• [Given information]
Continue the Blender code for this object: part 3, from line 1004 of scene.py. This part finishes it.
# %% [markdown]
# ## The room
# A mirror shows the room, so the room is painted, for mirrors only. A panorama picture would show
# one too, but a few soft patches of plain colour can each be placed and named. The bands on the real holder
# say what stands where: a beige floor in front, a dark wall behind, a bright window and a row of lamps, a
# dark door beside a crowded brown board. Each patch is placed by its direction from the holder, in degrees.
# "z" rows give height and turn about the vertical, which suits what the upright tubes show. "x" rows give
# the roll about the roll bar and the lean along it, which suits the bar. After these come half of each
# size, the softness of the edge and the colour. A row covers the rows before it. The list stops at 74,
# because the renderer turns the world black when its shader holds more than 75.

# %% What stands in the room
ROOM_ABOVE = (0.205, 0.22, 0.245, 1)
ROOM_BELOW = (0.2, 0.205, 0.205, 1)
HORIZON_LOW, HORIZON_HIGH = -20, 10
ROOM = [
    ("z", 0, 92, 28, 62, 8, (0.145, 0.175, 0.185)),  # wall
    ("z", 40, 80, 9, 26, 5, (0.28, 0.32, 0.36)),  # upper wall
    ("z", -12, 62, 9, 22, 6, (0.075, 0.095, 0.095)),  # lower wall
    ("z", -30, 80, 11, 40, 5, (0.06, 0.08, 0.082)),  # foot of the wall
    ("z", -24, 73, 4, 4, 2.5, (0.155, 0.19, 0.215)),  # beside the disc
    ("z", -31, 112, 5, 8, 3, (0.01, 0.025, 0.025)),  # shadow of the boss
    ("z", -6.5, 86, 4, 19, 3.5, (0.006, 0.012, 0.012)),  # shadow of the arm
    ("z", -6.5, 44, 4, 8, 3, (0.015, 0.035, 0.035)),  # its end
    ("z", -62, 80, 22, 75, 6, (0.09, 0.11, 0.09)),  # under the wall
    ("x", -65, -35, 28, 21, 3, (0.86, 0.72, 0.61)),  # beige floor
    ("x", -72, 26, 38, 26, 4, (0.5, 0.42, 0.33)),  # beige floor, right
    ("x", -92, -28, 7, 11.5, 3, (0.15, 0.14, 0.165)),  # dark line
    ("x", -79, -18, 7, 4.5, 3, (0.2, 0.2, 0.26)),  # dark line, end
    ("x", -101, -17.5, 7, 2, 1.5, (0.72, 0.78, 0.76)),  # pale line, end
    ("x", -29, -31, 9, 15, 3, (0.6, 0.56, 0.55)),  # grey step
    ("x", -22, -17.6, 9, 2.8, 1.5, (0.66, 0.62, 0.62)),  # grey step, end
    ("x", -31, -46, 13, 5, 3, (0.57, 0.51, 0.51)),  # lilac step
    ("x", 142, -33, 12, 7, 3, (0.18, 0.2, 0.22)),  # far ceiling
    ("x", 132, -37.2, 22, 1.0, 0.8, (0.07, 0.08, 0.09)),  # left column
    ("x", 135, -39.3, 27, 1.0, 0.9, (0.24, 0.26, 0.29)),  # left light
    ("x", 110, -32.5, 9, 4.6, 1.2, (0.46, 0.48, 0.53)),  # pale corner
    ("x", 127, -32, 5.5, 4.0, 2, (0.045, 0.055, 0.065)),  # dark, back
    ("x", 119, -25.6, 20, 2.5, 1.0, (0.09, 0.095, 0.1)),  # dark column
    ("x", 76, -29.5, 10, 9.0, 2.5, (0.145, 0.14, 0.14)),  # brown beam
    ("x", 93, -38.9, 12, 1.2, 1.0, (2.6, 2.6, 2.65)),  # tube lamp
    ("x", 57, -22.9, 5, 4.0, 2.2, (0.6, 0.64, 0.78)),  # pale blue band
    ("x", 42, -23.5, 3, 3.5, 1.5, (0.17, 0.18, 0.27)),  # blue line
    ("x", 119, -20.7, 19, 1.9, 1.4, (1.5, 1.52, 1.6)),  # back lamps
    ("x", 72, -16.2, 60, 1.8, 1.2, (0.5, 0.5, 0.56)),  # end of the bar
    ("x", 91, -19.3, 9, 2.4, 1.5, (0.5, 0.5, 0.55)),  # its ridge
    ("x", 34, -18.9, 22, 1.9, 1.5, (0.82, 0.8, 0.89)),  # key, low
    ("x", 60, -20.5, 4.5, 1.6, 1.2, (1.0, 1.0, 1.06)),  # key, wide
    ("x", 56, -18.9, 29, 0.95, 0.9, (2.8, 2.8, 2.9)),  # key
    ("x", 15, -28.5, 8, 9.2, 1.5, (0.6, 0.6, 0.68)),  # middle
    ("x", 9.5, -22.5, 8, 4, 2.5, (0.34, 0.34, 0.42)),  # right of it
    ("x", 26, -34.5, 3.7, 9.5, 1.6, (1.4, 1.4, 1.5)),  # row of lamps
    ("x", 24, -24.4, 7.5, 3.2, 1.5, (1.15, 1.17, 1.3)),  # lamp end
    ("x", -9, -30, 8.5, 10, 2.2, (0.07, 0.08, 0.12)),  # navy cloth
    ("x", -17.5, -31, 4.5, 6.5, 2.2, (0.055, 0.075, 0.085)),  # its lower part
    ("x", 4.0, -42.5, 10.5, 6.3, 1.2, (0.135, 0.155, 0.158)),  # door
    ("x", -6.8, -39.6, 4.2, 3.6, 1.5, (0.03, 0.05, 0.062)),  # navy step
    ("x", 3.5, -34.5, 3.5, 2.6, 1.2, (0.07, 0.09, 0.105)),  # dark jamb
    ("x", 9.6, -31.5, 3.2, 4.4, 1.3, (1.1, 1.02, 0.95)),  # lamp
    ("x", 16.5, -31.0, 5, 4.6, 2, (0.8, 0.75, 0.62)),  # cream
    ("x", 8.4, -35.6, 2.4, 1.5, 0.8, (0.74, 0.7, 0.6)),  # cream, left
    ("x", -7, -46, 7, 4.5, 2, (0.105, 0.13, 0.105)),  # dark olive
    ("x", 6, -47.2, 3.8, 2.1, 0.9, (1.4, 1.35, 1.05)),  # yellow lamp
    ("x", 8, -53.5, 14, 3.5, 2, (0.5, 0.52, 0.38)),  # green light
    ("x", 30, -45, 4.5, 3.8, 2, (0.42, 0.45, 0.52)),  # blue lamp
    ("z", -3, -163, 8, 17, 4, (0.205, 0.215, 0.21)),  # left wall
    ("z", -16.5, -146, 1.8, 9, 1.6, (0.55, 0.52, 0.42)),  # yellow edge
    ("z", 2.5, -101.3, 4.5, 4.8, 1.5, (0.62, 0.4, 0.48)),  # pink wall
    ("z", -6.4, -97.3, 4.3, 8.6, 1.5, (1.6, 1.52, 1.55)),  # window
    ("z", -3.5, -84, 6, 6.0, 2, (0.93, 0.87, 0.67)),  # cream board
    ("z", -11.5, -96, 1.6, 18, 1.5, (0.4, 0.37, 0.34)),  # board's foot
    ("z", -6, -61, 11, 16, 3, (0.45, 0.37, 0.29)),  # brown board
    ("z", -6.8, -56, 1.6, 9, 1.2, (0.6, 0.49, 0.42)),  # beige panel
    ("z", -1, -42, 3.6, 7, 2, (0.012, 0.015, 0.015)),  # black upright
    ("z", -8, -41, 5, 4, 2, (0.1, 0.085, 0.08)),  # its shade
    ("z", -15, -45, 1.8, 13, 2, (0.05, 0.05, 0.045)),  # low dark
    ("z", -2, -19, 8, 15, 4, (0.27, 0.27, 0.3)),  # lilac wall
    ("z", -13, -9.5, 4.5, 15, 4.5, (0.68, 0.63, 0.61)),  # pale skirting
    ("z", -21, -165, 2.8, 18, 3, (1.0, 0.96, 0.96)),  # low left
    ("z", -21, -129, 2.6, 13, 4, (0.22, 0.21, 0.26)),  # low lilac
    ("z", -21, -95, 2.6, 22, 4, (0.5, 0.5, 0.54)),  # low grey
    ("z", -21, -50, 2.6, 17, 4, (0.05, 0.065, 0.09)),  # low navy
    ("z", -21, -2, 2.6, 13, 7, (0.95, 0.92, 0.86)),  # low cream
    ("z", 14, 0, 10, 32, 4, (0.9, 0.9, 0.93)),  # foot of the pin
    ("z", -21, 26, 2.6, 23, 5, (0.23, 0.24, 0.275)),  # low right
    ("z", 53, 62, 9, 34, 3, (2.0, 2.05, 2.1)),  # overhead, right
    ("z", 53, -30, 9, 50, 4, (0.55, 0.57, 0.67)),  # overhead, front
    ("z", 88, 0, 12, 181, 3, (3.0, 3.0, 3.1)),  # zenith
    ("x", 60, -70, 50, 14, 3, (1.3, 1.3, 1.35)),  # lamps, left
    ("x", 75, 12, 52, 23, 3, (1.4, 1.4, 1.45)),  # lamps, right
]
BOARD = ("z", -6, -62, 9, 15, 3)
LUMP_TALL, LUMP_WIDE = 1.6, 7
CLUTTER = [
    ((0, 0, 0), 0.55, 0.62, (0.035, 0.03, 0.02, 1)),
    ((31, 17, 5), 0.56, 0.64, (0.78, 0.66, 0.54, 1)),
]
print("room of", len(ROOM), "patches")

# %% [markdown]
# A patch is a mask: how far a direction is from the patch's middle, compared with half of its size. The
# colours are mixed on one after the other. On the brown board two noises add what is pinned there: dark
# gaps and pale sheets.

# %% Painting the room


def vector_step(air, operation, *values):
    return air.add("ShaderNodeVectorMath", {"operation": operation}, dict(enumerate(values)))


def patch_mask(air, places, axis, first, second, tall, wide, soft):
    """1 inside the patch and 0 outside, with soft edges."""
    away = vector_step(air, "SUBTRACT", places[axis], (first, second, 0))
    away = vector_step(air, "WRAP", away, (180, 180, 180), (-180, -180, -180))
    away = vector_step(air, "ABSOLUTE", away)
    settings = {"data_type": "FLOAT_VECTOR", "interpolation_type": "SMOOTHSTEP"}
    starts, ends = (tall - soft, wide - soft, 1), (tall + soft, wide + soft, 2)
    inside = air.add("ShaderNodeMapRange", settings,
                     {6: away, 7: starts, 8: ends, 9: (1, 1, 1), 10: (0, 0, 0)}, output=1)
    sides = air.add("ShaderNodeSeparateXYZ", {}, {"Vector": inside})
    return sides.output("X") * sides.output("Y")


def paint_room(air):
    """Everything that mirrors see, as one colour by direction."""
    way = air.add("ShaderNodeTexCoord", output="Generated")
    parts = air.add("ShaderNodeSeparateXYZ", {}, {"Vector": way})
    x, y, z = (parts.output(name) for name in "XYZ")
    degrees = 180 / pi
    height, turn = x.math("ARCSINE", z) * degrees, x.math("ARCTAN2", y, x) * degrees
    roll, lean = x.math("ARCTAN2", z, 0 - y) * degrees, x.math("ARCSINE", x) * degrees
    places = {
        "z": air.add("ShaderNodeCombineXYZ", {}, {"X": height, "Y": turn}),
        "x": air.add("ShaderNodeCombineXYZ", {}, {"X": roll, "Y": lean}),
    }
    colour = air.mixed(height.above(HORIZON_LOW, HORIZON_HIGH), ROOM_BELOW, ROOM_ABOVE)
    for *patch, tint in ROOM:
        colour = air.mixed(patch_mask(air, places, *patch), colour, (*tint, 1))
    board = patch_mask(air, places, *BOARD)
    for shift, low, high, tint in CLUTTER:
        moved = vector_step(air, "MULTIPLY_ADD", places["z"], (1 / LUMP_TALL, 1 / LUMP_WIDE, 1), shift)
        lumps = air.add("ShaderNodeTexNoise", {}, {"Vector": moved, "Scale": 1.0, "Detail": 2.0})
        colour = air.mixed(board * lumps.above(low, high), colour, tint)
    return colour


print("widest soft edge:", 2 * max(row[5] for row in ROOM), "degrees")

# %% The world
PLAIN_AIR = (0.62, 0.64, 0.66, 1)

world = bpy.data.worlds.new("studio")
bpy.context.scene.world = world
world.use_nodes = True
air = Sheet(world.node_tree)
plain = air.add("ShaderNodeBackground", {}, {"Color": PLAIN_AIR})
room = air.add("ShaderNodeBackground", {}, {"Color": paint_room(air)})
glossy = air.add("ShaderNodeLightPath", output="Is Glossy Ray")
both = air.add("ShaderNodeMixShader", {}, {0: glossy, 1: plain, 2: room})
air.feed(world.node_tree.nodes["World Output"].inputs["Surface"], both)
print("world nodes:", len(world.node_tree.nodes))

==

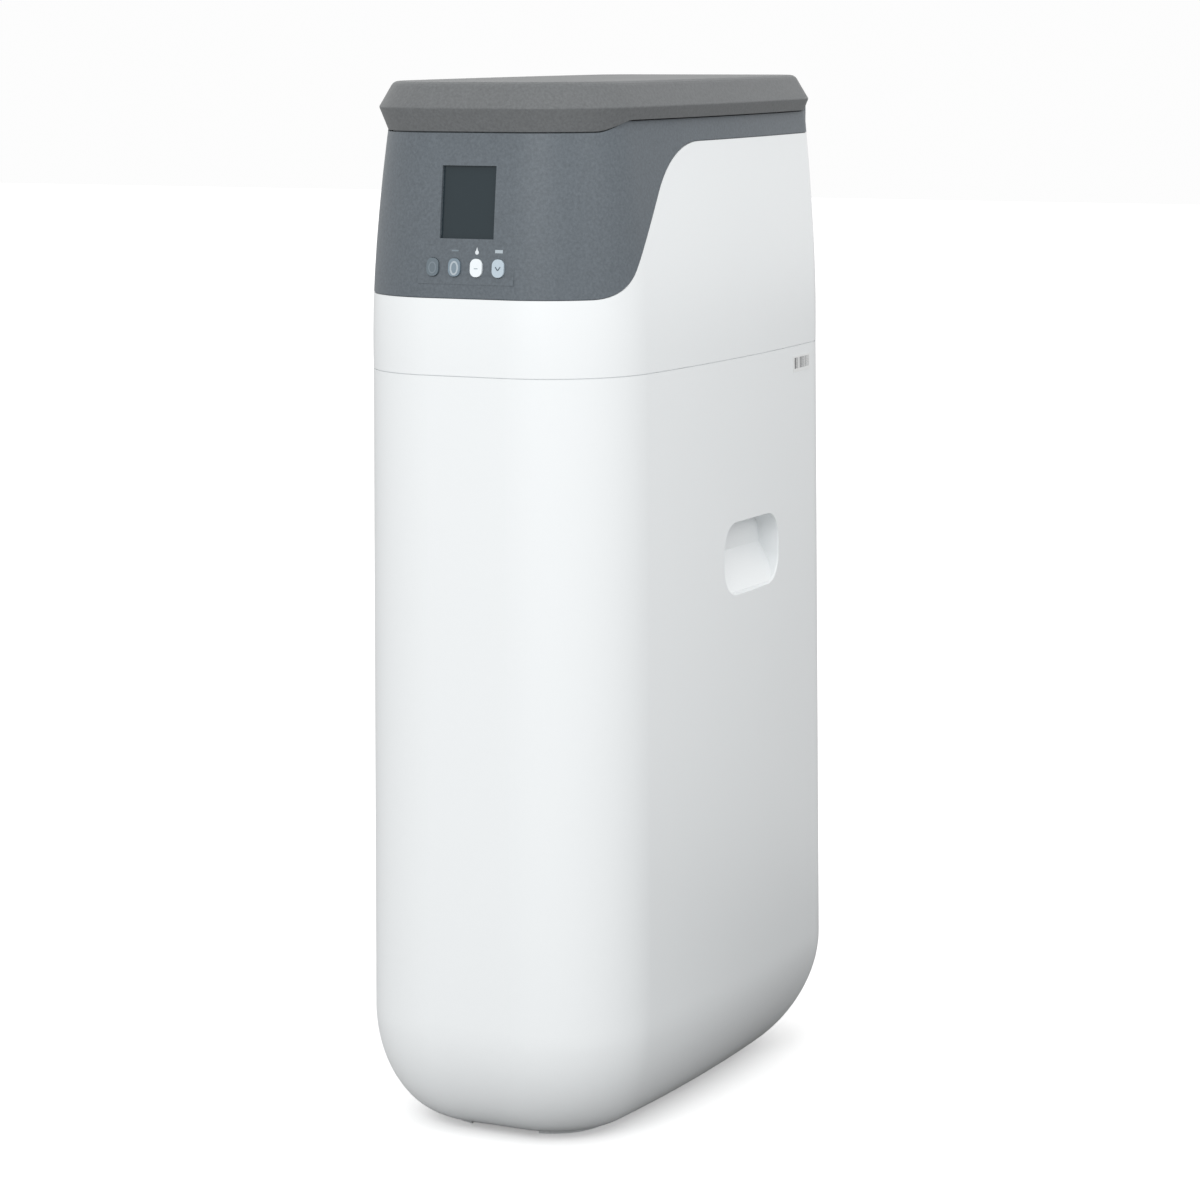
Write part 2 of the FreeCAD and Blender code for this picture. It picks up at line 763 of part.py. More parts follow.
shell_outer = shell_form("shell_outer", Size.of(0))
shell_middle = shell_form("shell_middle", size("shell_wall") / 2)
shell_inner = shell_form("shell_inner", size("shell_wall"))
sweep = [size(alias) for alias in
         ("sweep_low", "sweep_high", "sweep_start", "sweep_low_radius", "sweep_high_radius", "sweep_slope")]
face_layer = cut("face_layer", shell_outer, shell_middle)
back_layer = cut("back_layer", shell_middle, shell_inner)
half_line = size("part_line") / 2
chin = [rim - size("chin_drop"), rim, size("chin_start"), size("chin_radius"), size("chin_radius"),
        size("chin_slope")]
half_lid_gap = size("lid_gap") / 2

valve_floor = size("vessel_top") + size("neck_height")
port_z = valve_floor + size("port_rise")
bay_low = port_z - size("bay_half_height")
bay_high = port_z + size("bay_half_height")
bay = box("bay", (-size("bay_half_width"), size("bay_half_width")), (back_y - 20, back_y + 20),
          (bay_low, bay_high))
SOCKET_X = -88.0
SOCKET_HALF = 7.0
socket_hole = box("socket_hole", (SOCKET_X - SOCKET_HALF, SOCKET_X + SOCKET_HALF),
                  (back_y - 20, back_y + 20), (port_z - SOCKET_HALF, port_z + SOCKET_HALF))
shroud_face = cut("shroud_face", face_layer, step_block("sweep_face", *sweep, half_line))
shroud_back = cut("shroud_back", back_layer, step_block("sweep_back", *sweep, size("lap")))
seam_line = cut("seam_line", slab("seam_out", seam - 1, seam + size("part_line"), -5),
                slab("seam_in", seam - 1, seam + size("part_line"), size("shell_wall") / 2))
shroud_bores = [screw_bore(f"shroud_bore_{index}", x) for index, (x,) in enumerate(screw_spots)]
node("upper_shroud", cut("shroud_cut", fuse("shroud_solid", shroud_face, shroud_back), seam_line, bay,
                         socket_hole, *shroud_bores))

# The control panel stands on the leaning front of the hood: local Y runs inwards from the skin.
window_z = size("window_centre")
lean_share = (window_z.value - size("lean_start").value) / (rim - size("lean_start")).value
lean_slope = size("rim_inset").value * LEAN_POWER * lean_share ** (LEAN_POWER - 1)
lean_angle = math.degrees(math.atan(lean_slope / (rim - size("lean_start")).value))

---

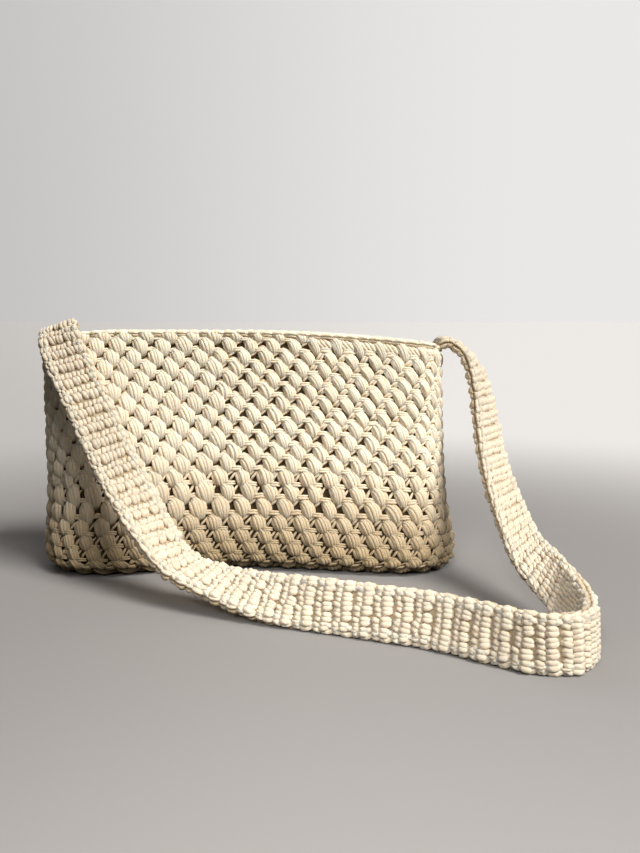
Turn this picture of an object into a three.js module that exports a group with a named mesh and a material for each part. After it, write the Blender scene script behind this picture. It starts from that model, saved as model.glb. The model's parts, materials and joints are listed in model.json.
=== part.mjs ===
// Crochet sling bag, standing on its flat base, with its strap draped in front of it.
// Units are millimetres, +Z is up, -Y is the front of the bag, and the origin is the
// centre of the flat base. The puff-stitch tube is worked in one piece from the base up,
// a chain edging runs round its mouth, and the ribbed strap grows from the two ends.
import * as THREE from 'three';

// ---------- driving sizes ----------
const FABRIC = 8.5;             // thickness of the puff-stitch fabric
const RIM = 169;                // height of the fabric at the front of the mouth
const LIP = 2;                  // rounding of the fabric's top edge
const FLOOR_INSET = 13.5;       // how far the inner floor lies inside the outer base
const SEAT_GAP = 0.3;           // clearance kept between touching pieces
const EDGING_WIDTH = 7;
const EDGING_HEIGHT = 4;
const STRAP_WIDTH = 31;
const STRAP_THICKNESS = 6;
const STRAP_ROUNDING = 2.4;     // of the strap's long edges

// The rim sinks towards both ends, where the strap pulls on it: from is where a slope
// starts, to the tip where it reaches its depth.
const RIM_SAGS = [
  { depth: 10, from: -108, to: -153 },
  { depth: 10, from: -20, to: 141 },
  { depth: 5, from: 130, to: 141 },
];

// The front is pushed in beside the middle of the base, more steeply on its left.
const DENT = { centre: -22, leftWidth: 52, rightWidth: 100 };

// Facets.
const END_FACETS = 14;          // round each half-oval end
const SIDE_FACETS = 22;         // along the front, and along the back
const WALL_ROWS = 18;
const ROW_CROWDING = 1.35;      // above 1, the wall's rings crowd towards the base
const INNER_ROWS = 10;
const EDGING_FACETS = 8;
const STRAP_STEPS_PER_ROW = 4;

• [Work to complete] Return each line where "behind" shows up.

• [Solution]
# say what stands where: a beige floor in front, a dark wall behind, a bright window and a row of lamps, a
Turn this picture of an object into a three.js module that exports a group with a named mesh and a material for each part. After it, write the Blender scene script behind this picture. It starts from that model, saved as model.glb. The model's parts, materials and joints are listed in model.json.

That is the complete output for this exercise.